## What you will do:
How does the data below read from its first line through the line containing "disc(cam_dowel_r, flange_z - cam_dowel_depth, manifold_z"? Print those lines exactly.

## Supplied material:
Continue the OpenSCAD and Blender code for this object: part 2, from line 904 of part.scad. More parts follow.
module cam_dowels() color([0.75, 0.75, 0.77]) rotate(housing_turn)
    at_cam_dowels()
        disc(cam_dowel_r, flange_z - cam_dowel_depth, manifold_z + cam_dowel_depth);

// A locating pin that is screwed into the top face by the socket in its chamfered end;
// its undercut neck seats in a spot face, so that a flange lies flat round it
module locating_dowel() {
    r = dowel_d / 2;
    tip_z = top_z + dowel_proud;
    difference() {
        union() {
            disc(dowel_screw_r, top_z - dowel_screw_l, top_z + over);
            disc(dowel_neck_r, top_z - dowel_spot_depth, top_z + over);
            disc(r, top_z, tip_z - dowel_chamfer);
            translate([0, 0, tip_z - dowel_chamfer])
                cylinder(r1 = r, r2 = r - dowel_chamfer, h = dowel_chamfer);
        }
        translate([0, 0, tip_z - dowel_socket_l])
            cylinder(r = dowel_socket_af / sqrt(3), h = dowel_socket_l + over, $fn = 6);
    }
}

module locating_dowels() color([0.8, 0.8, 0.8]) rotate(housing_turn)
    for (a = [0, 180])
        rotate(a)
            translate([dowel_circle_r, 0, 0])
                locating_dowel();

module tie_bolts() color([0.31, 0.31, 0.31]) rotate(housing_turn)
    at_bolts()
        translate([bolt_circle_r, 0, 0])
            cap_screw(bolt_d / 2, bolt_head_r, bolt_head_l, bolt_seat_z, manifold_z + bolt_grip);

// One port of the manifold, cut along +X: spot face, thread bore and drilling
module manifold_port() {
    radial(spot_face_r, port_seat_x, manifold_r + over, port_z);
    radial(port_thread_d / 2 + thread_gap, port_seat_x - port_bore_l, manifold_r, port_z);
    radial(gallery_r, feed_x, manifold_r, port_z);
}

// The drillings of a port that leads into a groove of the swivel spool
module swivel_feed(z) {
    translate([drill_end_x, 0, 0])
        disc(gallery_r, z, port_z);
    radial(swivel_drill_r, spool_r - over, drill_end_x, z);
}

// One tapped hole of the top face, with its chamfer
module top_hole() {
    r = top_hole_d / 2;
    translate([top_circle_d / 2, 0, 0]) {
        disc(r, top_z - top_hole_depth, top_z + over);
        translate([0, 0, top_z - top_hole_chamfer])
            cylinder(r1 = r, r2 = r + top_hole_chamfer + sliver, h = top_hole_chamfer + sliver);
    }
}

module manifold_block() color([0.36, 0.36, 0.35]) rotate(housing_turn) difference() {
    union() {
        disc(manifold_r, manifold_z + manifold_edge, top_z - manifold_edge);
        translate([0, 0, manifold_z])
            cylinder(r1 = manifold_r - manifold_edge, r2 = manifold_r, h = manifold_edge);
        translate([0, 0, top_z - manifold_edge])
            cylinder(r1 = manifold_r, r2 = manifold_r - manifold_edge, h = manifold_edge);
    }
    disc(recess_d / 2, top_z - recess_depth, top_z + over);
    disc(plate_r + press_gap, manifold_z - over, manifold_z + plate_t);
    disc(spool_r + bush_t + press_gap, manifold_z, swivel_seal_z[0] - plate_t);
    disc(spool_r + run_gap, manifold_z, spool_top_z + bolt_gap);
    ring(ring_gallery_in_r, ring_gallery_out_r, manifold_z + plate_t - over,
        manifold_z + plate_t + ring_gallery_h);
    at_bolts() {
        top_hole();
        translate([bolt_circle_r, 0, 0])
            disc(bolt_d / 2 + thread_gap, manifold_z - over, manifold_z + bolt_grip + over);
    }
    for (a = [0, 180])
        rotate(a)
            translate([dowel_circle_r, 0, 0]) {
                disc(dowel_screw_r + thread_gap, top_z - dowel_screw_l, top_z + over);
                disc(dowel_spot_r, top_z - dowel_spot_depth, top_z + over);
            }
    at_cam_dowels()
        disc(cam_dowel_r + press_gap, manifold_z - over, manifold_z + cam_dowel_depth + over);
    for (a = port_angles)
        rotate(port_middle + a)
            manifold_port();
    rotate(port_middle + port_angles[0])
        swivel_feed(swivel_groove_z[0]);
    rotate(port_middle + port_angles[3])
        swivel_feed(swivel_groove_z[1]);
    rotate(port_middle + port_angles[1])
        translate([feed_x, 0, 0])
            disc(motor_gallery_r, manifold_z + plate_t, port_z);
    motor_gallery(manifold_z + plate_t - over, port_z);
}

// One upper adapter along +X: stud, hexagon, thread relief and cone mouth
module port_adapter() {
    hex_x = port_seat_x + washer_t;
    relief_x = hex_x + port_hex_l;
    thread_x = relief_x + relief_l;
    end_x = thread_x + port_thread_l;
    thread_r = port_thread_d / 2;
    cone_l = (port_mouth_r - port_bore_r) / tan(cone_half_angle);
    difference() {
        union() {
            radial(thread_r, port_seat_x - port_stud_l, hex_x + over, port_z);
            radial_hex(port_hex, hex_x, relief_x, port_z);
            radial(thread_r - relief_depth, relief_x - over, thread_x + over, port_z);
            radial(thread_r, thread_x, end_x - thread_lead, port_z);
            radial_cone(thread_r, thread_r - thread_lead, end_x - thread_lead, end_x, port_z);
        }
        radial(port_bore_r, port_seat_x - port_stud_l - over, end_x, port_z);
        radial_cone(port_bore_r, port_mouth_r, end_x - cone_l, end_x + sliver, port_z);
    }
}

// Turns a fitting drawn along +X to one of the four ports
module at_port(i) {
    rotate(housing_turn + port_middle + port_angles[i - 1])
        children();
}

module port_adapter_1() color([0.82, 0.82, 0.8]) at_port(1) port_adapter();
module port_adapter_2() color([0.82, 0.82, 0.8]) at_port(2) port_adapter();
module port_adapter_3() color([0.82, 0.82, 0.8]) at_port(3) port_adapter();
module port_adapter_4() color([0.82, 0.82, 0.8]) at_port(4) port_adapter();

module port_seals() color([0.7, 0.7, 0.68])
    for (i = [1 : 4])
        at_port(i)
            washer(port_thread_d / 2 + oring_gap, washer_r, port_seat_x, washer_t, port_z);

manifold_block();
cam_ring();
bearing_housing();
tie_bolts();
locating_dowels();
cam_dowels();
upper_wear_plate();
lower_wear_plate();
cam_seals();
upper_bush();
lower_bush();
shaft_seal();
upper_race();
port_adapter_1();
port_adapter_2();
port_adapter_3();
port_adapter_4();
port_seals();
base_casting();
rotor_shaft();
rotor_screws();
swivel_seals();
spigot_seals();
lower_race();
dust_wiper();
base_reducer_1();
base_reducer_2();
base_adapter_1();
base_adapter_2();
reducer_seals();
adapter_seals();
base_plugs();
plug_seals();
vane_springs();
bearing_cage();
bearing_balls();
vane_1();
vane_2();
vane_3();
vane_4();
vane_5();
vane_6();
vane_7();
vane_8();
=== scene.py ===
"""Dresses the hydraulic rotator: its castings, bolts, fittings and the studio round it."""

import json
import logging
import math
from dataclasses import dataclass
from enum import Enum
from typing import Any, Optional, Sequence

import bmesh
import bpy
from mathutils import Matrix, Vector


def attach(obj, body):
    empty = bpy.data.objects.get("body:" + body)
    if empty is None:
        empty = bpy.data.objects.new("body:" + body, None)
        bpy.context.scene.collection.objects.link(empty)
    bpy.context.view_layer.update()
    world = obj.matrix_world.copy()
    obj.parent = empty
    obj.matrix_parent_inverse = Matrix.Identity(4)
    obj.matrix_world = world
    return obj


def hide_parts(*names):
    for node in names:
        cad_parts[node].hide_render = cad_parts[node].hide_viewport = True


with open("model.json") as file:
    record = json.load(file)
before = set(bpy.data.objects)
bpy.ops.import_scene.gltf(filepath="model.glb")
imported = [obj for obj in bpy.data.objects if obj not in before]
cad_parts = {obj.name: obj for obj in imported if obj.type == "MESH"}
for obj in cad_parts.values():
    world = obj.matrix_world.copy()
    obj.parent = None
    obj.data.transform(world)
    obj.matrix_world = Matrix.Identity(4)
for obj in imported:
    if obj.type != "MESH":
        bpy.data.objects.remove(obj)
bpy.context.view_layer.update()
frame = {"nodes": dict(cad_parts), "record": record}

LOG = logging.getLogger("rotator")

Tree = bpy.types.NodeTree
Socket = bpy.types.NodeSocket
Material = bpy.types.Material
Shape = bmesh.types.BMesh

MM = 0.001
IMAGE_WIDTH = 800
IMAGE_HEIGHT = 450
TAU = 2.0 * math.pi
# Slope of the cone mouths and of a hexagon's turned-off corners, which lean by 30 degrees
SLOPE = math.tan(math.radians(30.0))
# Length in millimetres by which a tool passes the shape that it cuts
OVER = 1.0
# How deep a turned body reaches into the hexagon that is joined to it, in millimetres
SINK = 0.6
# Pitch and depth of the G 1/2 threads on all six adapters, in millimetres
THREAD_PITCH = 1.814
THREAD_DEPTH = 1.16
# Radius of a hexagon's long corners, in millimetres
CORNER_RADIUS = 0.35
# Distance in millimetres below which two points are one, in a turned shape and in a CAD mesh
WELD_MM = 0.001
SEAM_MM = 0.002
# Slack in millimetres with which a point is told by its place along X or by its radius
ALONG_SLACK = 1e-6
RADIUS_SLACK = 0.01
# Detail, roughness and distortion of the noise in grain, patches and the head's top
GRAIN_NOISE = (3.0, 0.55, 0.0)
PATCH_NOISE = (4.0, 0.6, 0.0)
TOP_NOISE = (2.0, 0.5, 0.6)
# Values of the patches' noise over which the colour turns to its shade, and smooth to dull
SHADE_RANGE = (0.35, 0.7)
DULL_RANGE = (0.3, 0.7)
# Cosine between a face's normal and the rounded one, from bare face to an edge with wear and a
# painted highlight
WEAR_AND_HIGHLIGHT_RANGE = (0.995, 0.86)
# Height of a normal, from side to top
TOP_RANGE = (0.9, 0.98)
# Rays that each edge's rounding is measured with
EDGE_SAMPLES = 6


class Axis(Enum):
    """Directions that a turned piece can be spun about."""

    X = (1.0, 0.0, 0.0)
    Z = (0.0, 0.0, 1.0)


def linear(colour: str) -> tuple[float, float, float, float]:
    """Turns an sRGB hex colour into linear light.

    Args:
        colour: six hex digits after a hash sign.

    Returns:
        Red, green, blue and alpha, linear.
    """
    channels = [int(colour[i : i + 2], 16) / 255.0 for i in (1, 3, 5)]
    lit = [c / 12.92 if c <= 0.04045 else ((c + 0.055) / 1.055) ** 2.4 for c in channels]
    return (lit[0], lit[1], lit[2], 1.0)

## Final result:
Continue the OpenSCAD and Blender code for this object: part 2, from line 904 of part.scad. More parts follow.
module cam_dowels() color([0.75, 0.75, 0.77]) rotate(housing_turn)
    at_cam_dowels()
        disc(cam_dowel_r, flange_z - cam_dowel_depth, manifold_z + cam_dowel_depth);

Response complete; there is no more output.